JUDGMENT
Abdul Hadi, J.
1. The second appeal by the defendant firm is against the judgment and decree of the District Judge, Coimbatore, dated 7.2.1980 in A.S. No. 81 of 1979, reversing the judgment and decree of the Sub-Judge, Coimbatore in O.S. No. 374 of 1976 dated 13.9.1978. The suit is for recovery of Rs. 8,442.15, the amount due under the hundi Ex A-1, dated 12.4.1973 for a sum of Rs. 5, 000 with interest thereon. The suit was dismissed by the trial Court on the ground that the suit hundi was not supported by consideration. But, the lower apellate court has decreed the suit on the ground that the suit hundi is supported by consideration. No doubt, there was some dispute even with reference to execution of the suit hundi.
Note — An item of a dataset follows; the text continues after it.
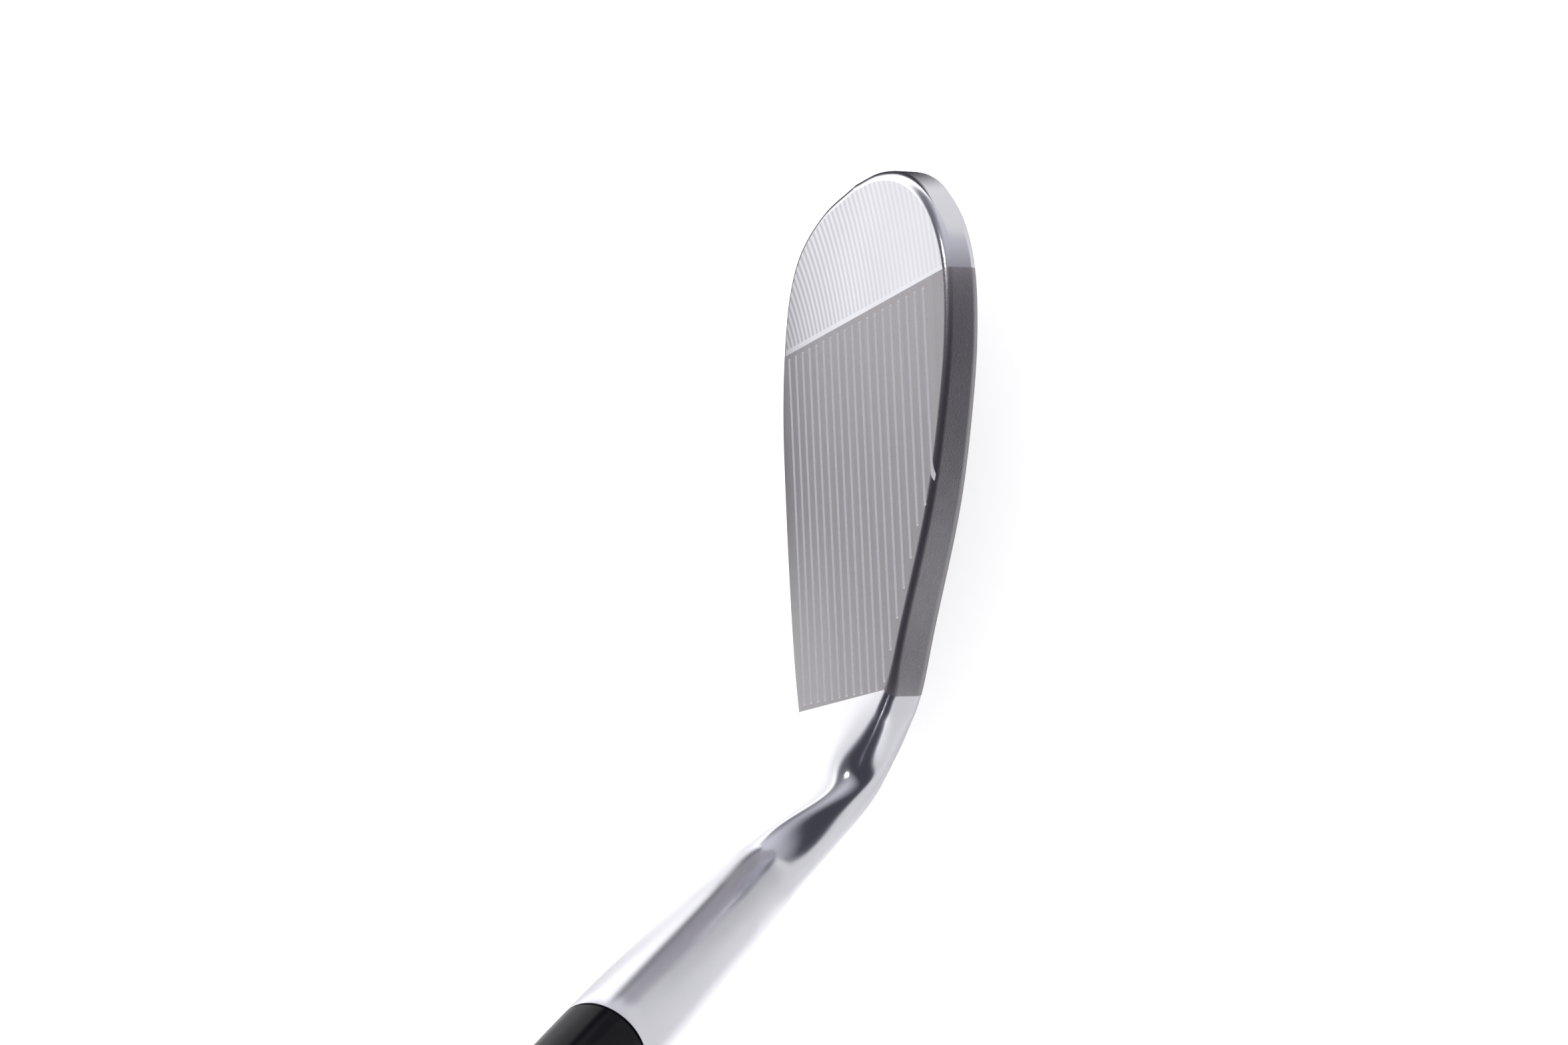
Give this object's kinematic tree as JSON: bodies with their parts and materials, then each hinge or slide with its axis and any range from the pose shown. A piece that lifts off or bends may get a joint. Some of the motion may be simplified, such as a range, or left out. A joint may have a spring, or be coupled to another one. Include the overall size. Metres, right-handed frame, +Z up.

As per the written statement, the defendant only admitted his signature in the suit hundi, and his case is that at the time of the execution of a prior hundi, the plaintiff had obtained the signature of the defendant in two blank hundies which ought to have been probably utilised by the plaintiff in fabricating the document Ex. A-1. The prior hundi was executed on 20.3.1969 was admittedly executed on 20.3.1969. The written statement does not give say specific date as to when according to the defendant he put the signature in blank hundies. Only in the witness box, the defendant stated that. Hi (he time of execution of the prior hundi the signature was obtained in a blank hundi. But, this cannot be true, as pointed out by the Courts below, since the seal of Ex. A-1 for purchase of the tamp paper on which it is executed is dated 10.2.1971. That is why the execution of the hundi by the defendant is found by the Court below. In the second appeal there can be no serious challenge to the said finding regarding execution and I uphold the said finding.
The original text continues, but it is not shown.